■ **Your instructions**
Start at the line containing "Turn this picture", stop at the line containing "that it opens", and set down every line in that stretch exactly as written, and nothing else.

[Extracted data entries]
•••

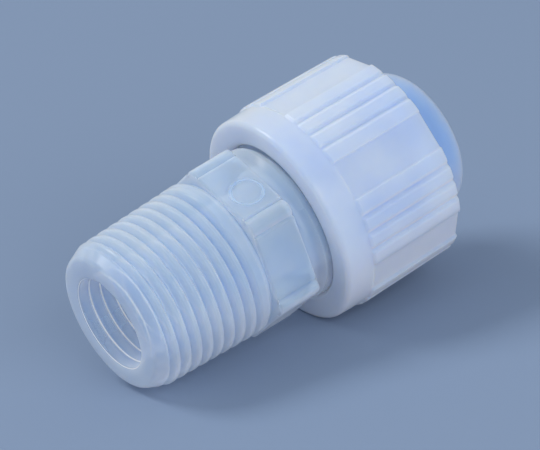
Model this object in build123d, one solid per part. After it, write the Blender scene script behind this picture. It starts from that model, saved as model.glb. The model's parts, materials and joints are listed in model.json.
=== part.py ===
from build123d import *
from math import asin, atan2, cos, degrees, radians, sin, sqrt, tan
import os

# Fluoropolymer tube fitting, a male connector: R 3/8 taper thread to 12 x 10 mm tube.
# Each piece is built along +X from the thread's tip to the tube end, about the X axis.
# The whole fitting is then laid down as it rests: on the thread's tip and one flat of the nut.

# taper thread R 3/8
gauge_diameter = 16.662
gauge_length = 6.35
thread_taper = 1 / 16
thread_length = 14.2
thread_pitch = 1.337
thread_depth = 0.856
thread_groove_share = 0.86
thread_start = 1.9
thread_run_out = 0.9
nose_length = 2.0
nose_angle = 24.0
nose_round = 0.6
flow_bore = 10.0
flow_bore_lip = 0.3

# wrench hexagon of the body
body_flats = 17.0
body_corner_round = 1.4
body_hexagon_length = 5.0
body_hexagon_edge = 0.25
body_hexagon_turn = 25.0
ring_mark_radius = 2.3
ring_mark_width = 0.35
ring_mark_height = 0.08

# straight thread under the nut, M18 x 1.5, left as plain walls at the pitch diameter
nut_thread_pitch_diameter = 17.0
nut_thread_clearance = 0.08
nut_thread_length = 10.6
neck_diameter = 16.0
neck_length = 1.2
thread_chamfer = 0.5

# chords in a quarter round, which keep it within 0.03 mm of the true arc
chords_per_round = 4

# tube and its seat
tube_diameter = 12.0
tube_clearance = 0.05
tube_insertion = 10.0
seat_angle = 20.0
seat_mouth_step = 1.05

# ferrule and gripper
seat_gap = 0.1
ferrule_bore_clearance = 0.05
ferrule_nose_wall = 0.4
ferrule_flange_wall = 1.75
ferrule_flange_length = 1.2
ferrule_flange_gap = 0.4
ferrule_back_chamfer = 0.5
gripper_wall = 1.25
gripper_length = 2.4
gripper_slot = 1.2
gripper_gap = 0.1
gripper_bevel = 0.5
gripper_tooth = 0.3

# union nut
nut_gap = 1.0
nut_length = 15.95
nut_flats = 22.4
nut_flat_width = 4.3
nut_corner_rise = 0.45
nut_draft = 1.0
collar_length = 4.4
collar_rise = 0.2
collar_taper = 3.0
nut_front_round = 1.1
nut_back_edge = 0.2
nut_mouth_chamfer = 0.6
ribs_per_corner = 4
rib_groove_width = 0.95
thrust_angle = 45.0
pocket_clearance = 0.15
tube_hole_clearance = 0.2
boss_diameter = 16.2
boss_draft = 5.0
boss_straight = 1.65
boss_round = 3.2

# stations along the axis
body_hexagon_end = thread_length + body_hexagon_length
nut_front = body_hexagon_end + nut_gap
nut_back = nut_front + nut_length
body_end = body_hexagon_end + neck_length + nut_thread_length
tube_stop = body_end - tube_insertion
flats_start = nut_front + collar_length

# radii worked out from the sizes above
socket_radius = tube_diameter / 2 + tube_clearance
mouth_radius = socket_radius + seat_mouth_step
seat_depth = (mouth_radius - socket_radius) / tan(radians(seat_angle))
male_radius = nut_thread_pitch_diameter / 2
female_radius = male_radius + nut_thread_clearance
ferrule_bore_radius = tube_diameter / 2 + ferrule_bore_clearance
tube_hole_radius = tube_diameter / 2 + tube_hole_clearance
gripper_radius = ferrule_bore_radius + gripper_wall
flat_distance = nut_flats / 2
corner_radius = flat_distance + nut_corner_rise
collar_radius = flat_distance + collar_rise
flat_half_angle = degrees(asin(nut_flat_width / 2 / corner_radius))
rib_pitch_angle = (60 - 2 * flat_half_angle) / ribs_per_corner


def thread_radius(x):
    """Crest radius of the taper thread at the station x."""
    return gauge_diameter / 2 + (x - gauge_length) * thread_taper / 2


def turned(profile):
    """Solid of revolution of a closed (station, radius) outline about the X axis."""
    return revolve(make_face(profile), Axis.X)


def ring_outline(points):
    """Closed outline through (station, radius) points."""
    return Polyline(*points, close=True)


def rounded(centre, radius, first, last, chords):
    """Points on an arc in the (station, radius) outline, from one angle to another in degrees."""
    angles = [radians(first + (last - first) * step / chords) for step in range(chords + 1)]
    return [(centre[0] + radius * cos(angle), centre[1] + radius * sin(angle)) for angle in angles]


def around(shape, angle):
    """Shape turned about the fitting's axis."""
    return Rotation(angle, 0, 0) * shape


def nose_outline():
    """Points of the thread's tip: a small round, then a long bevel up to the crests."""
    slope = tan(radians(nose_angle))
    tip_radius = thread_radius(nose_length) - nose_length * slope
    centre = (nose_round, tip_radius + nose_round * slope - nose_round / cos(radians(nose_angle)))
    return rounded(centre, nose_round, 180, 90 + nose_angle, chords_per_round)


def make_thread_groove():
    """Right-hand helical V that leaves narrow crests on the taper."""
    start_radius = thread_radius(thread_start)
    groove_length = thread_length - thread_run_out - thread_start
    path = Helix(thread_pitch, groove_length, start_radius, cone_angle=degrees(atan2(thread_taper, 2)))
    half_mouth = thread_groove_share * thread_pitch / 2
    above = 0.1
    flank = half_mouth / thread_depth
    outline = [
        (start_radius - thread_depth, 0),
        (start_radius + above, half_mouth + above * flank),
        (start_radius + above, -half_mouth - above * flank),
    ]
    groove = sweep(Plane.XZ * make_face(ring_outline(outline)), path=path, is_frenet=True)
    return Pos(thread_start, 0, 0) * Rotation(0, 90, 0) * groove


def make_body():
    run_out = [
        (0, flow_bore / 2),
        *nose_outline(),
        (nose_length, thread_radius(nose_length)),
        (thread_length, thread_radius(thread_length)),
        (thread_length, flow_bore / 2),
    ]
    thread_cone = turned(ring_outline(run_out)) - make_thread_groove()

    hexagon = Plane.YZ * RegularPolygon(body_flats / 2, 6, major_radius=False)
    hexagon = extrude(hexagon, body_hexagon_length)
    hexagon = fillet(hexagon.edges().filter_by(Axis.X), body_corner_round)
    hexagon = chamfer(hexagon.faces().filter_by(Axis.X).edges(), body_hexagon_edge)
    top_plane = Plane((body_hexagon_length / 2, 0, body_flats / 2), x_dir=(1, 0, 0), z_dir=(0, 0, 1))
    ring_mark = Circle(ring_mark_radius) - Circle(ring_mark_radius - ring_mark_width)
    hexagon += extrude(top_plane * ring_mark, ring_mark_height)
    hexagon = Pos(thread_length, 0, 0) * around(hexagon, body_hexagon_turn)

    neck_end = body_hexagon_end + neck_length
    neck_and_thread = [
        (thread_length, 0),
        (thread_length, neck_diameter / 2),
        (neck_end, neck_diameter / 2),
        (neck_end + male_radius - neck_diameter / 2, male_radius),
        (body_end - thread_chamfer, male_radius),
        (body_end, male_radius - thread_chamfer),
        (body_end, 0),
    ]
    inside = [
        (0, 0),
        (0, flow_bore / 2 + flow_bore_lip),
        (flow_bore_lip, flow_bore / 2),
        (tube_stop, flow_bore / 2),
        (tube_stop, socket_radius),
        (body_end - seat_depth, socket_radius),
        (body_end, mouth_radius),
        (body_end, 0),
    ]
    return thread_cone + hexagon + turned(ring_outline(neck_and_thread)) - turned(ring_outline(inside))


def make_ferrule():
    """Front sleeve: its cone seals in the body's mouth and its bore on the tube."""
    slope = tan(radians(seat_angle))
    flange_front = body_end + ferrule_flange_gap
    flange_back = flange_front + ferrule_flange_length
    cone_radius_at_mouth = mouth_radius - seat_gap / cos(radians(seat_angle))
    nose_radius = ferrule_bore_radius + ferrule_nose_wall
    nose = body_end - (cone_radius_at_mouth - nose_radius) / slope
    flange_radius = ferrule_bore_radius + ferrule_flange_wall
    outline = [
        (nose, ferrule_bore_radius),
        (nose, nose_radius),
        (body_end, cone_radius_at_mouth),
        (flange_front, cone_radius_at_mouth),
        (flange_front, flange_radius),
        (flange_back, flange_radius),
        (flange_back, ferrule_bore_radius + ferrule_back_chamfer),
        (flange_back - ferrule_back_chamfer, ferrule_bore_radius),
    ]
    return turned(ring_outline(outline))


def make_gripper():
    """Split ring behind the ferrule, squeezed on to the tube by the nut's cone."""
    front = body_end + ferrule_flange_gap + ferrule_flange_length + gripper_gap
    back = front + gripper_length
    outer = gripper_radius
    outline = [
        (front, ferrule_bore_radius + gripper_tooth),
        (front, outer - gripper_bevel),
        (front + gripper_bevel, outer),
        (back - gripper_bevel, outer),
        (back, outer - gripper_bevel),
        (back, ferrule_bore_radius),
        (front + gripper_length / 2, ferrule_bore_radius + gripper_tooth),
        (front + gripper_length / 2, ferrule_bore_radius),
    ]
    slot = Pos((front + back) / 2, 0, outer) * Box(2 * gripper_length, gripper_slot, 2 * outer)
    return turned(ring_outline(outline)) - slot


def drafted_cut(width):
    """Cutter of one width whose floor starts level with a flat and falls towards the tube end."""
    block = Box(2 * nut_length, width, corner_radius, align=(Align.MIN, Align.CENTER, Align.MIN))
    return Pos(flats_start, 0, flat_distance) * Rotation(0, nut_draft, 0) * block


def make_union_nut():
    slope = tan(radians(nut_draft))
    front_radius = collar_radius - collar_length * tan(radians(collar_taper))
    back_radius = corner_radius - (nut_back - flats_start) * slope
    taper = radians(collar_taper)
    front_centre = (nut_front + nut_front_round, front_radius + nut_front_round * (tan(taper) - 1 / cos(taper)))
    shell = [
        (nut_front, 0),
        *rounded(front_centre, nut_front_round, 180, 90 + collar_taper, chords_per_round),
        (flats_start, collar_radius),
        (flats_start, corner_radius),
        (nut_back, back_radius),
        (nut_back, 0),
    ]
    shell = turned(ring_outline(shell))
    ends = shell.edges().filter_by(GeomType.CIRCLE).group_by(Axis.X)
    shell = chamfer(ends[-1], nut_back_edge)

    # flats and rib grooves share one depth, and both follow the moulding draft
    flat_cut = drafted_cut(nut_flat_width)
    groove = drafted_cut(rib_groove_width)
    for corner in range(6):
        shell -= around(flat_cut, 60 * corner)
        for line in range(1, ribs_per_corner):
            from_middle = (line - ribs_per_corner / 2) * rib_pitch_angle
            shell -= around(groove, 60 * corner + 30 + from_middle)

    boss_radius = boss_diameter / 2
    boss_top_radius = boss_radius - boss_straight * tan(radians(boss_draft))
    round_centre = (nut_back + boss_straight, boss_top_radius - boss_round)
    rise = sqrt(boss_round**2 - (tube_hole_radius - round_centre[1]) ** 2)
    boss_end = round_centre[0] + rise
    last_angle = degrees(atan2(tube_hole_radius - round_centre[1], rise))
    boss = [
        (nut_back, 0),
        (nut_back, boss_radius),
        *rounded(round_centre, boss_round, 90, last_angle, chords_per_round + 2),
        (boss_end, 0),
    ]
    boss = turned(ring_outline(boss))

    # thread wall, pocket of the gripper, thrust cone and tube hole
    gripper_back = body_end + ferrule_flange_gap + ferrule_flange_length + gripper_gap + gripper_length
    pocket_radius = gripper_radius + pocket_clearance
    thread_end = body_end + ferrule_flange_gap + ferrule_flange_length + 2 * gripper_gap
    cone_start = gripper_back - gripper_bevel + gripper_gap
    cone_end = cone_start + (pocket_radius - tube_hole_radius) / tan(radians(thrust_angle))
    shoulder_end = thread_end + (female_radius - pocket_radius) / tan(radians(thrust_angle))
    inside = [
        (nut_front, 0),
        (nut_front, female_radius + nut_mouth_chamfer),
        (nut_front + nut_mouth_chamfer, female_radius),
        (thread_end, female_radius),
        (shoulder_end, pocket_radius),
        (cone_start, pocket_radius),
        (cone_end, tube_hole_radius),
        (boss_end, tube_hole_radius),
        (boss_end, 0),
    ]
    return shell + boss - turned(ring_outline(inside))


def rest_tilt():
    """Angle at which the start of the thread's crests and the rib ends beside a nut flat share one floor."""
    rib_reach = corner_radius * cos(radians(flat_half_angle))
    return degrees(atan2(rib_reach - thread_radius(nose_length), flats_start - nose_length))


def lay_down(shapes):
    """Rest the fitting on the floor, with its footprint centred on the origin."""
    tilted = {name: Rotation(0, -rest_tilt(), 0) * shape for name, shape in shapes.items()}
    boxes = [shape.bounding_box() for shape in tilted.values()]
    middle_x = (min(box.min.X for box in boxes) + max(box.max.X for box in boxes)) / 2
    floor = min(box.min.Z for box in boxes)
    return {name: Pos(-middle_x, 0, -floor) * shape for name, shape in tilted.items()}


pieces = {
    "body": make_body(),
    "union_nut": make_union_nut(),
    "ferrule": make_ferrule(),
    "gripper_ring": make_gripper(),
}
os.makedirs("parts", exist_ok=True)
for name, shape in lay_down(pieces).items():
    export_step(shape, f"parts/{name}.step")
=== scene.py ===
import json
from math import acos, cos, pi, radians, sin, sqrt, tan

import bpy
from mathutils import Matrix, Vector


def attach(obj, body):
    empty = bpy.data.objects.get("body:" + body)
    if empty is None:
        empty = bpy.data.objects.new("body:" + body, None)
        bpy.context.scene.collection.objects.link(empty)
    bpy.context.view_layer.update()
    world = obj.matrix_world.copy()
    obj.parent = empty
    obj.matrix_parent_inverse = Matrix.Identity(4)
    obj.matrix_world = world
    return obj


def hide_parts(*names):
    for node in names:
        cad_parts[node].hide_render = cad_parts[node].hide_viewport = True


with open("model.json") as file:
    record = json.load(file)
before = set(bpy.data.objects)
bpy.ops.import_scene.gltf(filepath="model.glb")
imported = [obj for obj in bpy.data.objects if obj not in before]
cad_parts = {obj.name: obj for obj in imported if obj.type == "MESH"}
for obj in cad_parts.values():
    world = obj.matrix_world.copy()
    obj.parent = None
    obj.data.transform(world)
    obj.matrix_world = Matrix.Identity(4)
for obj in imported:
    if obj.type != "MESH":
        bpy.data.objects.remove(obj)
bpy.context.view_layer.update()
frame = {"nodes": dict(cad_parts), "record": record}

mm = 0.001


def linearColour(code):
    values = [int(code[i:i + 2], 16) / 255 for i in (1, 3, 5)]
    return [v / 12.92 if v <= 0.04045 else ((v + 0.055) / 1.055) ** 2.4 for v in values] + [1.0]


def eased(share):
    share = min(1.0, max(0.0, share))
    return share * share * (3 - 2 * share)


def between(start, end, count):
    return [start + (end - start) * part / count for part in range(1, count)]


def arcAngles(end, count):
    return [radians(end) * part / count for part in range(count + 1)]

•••

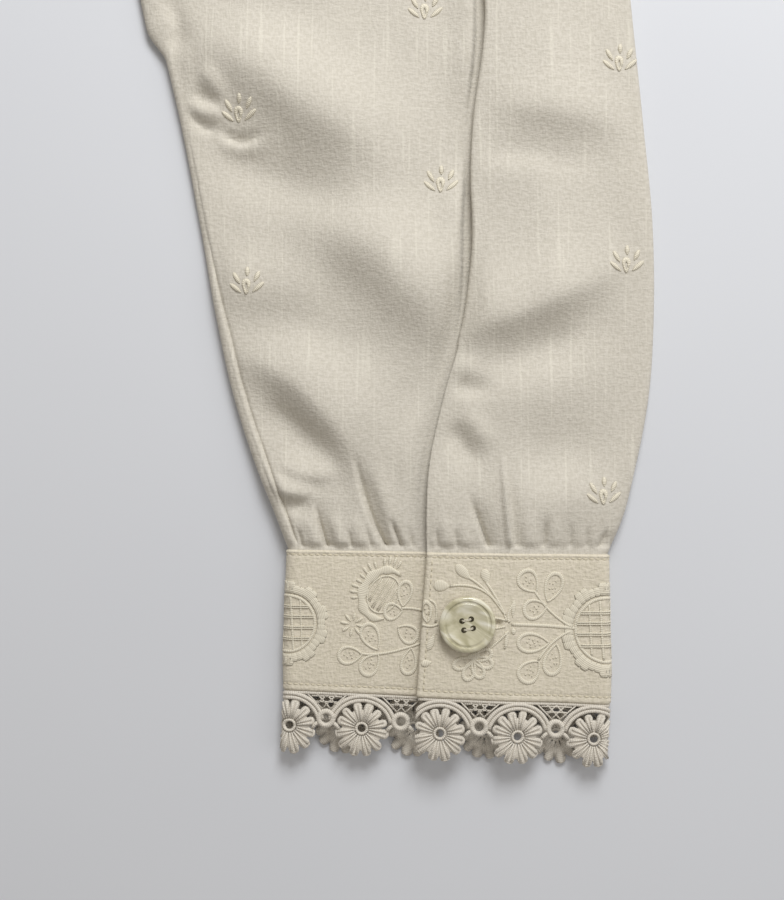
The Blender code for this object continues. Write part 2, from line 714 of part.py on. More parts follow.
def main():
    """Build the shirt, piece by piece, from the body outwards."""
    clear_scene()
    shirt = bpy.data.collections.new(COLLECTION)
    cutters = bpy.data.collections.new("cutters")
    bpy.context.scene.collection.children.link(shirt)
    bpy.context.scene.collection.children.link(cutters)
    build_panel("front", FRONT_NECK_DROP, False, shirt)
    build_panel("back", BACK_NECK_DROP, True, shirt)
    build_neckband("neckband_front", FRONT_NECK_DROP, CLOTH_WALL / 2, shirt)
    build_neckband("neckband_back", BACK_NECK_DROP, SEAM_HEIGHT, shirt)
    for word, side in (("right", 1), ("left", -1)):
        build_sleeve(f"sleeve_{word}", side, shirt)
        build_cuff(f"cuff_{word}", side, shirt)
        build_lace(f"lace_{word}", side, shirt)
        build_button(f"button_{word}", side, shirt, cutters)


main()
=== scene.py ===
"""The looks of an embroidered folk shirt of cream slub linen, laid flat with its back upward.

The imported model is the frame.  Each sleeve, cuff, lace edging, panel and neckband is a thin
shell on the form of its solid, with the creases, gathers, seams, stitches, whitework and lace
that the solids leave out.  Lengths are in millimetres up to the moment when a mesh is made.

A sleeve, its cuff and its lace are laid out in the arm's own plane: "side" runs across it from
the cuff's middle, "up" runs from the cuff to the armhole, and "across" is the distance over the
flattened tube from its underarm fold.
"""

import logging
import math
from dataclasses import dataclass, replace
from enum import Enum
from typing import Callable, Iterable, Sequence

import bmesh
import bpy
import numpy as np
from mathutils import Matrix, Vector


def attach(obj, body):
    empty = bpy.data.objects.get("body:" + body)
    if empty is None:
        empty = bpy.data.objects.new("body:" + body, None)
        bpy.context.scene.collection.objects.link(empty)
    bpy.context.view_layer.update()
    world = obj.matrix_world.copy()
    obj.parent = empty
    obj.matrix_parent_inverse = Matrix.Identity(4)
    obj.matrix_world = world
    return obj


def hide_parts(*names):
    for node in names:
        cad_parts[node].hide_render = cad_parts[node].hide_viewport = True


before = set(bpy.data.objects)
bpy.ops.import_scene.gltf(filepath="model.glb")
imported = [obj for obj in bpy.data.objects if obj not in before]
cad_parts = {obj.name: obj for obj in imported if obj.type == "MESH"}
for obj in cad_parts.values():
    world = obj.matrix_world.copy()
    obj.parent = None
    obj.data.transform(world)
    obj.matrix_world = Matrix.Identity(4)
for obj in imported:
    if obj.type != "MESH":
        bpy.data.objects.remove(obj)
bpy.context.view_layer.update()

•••

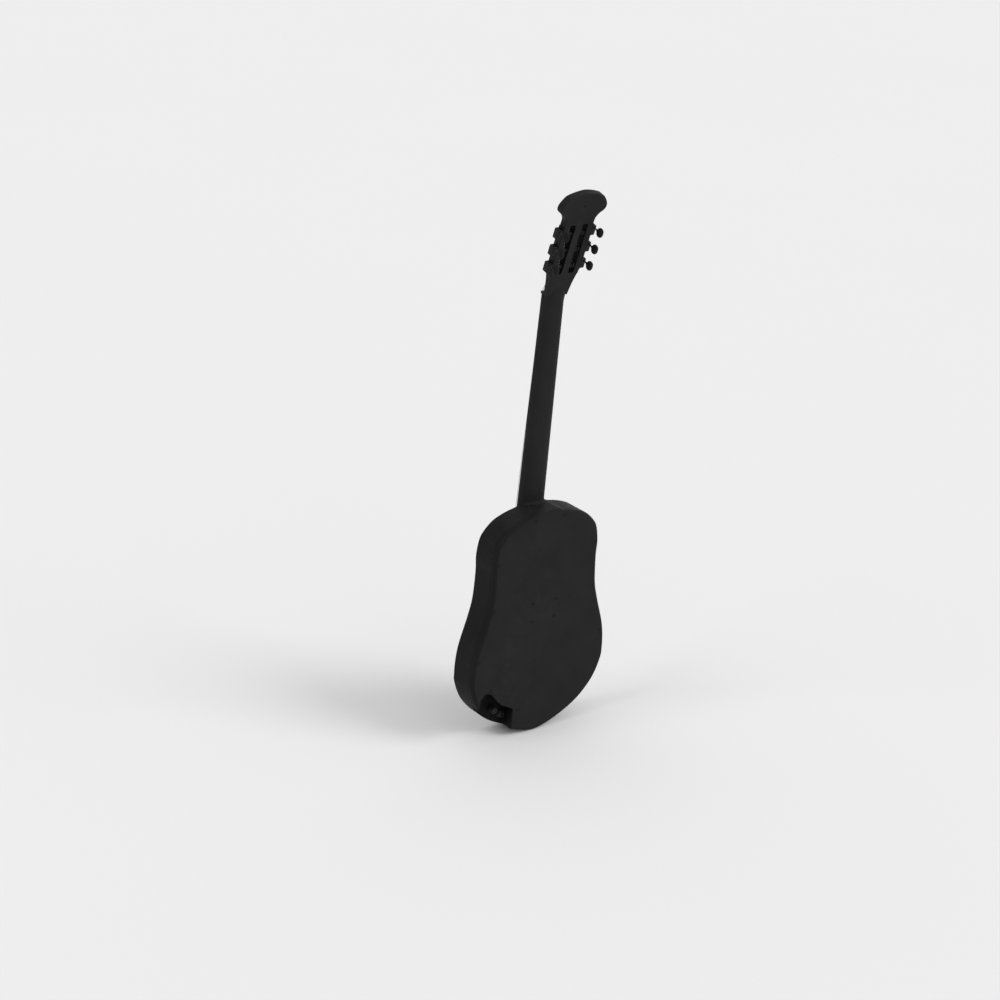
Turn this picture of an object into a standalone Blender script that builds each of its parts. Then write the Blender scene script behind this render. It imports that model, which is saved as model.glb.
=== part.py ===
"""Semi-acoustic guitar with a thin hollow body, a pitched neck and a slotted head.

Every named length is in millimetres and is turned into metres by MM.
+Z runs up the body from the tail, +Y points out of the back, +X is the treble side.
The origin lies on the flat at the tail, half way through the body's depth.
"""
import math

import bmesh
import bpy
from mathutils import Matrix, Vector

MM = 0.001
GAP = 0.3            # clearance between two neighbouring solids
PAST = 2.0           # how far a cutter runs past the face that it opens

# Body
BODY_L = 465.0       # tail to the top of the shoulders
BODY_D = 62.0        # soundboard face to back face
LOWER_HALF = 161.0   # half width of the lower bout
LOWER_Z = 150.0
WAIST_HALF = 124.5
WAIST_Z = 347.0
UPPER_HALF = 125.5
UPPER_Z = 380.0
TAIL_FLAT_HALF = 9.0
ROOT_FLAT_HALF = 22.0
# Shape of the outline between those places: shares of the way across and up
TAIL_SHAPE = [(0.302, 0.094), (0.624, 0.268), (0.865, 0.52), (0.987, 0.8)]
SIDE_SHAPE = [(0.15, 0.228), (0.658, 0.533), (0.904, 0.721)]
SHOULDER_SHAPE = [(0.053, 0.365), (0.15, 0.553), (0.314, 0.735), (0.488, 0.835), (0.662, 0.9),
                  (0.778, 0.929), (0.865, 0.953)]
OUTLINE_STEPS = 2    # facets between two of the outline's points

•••

■ **Response to this task**
Turn this picture of an object into a standalone Blender script that builds each of its parts. Then write the Blender scene script behind this render. It imports that model, which is saved as model.glb.
=== part.py ===
"""Semi-acoustic guitar with a thin hollow body, a pitched neck and a slotted head.

Every named length is in millimetres and is turned into metres by MM.
+Z runs up the body from the tail, +Y points out of the back, +X is the treble side.
The origin lies on the flat at the tail, half way through the body's depth.
"""
import math

import bmesh
import bpy
from mathutils import Matrix, Vector

MM = 0.001
GAP = 0.3            # clearance between two neighbouring solids
PAST = 2.0           # how far a cutter runs past the face that it opens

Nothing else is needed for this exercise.